Experimental evidence for cross-phase modulation, induced-phase modulation, and self-focusing of picosecond pulses in optical fibers

Abstract

The effects of cross-phase modulation (XPM), induced-phase modulation (IPM), and self-focusing on 532-nm 25-ps pulses propagating in short lengths of optical fibers have been investigated experimentally. The Raman spectra were found strongly marked by XPM effects generated by co propagating pump laser pulses. XPM salient features are (1) ΔωRaman/Δωpump ≈ 2.9, (2) Stokes broadening larger than anti-Stokes broadening, (3) fast spectral modulation, and (4) slight shift of the Raman peak toward the lowest frequencies.

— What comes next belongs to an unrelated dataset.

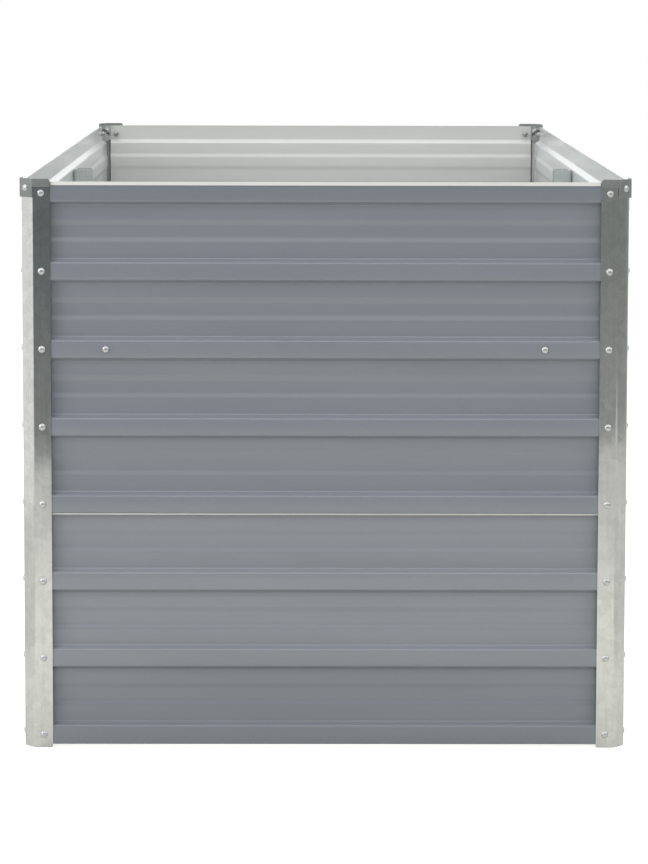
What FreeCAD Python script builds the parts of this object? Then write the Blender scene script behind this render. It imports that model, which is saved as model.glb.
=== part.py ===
import FreeCAD, Part
import math
import os

from FreeCAD import Placement, Rotation, Vector

# Raised garden bed of corrugated sheet steel, open at the top and bottom, on four folded corner posts.
# Sizes are in millimetres. Origin: middle of the footprint, on the ground. X is the width, Y the length
# and Z up. The front is the end wall at -Y.

# --- Footprint, over the outer faces of the corner posts ---
bed_width = 810.0
bed_length = 1610.0

# --- Rows: each row is a proud band of the walls with a bolt at every post flange ---
row_count = 8
first_row = 18.0
row_pitch = 104.5
rim_rise = 15.0
seam_row = 3
brace_row = 5

# --- Corrugated wall panels ---
panel_t = 0.6
band_half = 11.5
facet_rise = 4.6
band_depth = 8.5
groove_top = 36.5
groove_bottom = 66.0
groove_bend = 6.5
groove_depth = 2.0
seam_drop = 2.9
lap_clear = 0.1
lap_top_gap = 1.2
foot_gap = 4.5
rim_hem = 4.8
seam_hem = 4.5
hem_gap = 1.0
panel_end_gap = 2.0

# --- Corner posts ---
post_t = 1.2
post_chamfer = 15.0
post_flange = 24.0
post_clip = 1.5

# --- Corner caps ---
cap_t = 2.5
cap_rise = 4.0
cap_height = 25.0
cap_clip = 2.5
cap_tab_start = 1.0
cap_head_gap = 3.4

# --- Corner braces ---
brace_t = 2.0
brace_reach = 112.0
brace_tab_half = 12.0
brace_clear = 2.5

# --- Side stiffeners (channels inside the long walls) and the tie between them ---
channel_t = 1.5
channel_half = 20.0
channel_leg = 26.0
channel_top_gap = 0.7
tie_t = 3.0
tie_height = 25.0
tie_end_gap = 4.0

# --- Coach bolts and nuts ---
neck_side = 5.0
hole_clear = 0.15
head_radius = 4.75
head_height = 2.6
nut_flats = 8.0
nut_height = 4.5

# --- Drawing of the bolt heads: many small domes, so each has few flats ---
head_sides = 10
head_steps = 2

# --- Places that follow from the sizes ---
X_AXIS = Vector(1, 0, 0)
Z_AXIS = Vector(0, 0, 1)
top_row = row_count - 1
rim_z = first_row + top_row * row_pitch + rim_rise
band_y = post_t
recess_y = band_y + band_depth
groove_y = recess_y + groove_depth
band_inner_y = band_y + panel_t
groove_inner_y = groove_y + panel_t
groove_middle = (groove_top + groove_bottom) / 2
lap = panel_t + lap_clear
post_leg = post_chamfer + post_flange
flange_middle = post_chamfer + post_flange / 2
brace_height = 2 * (band_half - brace_clear)
cap_tab_height = cap_rise + rim_rise - head_radius - cap_head_gap

# A wall frame has its origin on the outer post face at the middle of the wall, X along the wall to the
# right as seen from outside, and Y into the bed. Each wall: turn about Z, distance from the middle, length.
WALLS = {
    "front": (0, bed_length / 2, bed_width),
    "right": (90, bed_width / 2, bed_length),
    "rear": (180, bed_length / 2, bed_width),
    "left": (270, bed_width / 2, bed_length),
}

# A corner frame has its origin where the two outer post faces would meet, with X and Y along the walls.
CORNERS = {
    "front_left": (0, -bed_width / 2, -bed_length / 2),
    "front_right": (90, bed_width / 2, -bed_length / 2),
    "rear_right": (180, bed_width / 2, bed_length / 2),
    "rear_left": (270, -bed_width / 2, bed_length / 2),
}


def row_z(row):
    return first_row + row * row_pitch


# ---------------------------------------------------------------- placing

def wall_placement(wall):
    turn, distance, length = WALLS[wall]
    rotation = Rotation(Z_AXIS, turn)
    return Placement(rotation.multVec(Vector(0, -distance, 0)), rotation)


def corner_placement(corner):
    turn, x, y = CORNERS[corner]
    return Placement(Vector(x, y, 0), Rotation(Z_AXIS, turn))


def placed(shape, placement):
    moved = shape.copy()
    moved.Placement = placement.multiply(moved.Placement)
    return moved


def bolt_placement(x, y, z, turn=0):
    """Frame of a bolt: its head seats at the origin and its shank runs along Y, turned about Z."""
    return Placement(Vector(x, y, z), Rotation(Z_AXIS, turn))


# ---------------------------------------------------------------- sheet metal

def set_back(line, axis, depth):
    """The same open line moved by depth to the left of its run, with mitred corners."""
    normals = [axis.cross(end - start).normalize() for start, end in zip(line, line[1:])]
    normals = [normals[0]] + normals + [normals[-1]]
    moved = []
    for point, before, after in zip(line, normals, normals[1:]):
        mitre = (before + after) * (depth / (1 + before.dot(after)))
        moved.append(point + mitre)
    return moved


def prism(outline, run):
    return Part.Face(Part.makePolygon(outline + outline[:1])).extrude(run)


def bent_sheet(line, thickness, run):
    """Sheet bent along the line of its outer face, its thickness to the left, extruded along run."""
    axis = Vector(run).normalize()
    back = set_back(line, axis, thickness)
    return prism(line + back[::-1], run)


def hem(edge, inner, width, start_x, length):
    """Edge of a sheet folded back onto its outer face, width wide, measured from the edge."""
    along = (inner - edge).normalize() * width
    out = X_AXIS.cross(along).normalize() * panel_t
    if out.y > 0:
        out = out * -1
    outline = [edge, edge + along, edge + along + out, edge + out]
    fold = prism(outline, X_AXIS * length)
    fold.translate(X_AXIS * start_x)
    return fold


def single(shape):
    """The one solid of a finished piece, without leftover seams."""
    return shape.removeSplitter().Solids[0]


# ---------------------------------------------------------------- fasteners

def ring(radius, y):
    turns = [2 * math.pi * (side + 0.5) / head_sides for side in range(head_sides)]
    return [Vector(radius * math.cos(turn), y, radius * math.sin(turn)) for turn in turns]


def domed_head():
    """Low dome over the sheet, from the seating face at y = 0 out to -head_height."""
    crown = Vector(0, -head_height, 0)
    levels = [math.pi / 2 * step / head_steps for step in range(head_steps)]
    rings = [ring(head_radius * math.cos(level), -head_height * math.sin(level)) for level in levels]
    faces = [Part.Face(Part.makePolygon(rings[0] + rings[0][:1]))]
    for side in range(head_sides):
        following = (side + 1) % head_sides
        for low, high in zip(rings, rings[1:]):
            corners = [low[side], low[following], high[following], high[side], low[side]]
            faces.append(Part.Face(Part.makePolygon(corners)))
        last = rings[-1]
        faces.append(Part.Face(Part.makePolygon([last[side], last[following], crown, last[side]])))
    head = Part.Solid(Part.Shell(faces))
    if head.Volume < 0:
        head.reverse()
    return head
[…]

Induced-phase modulation effects generated by strong 1064-nm control pulses on weak 532-nm pulses were also characterized. Broadening of 532-nm pulses and intensity peak shifts were observed. Both processes for the probe pulse increased linearly with the control pulse intensities. Moreover, a strong energy conversion from 1064 to 532 nm occurred from nonmatched four-photon mixing. Finally, self-focusing of 25-ps Raman pulses was observed in a large-core optical fiber. For intense input pulses, a continuum of Stokes frequencies and Raman light was generated in a small-ring waveguide structure. The Raman beam diameter was 10 times smaller than the beam diameter of the laser at low intensities. The ring structure was attributed to an induced-gradient index profile arising from the nonlinear refractive index.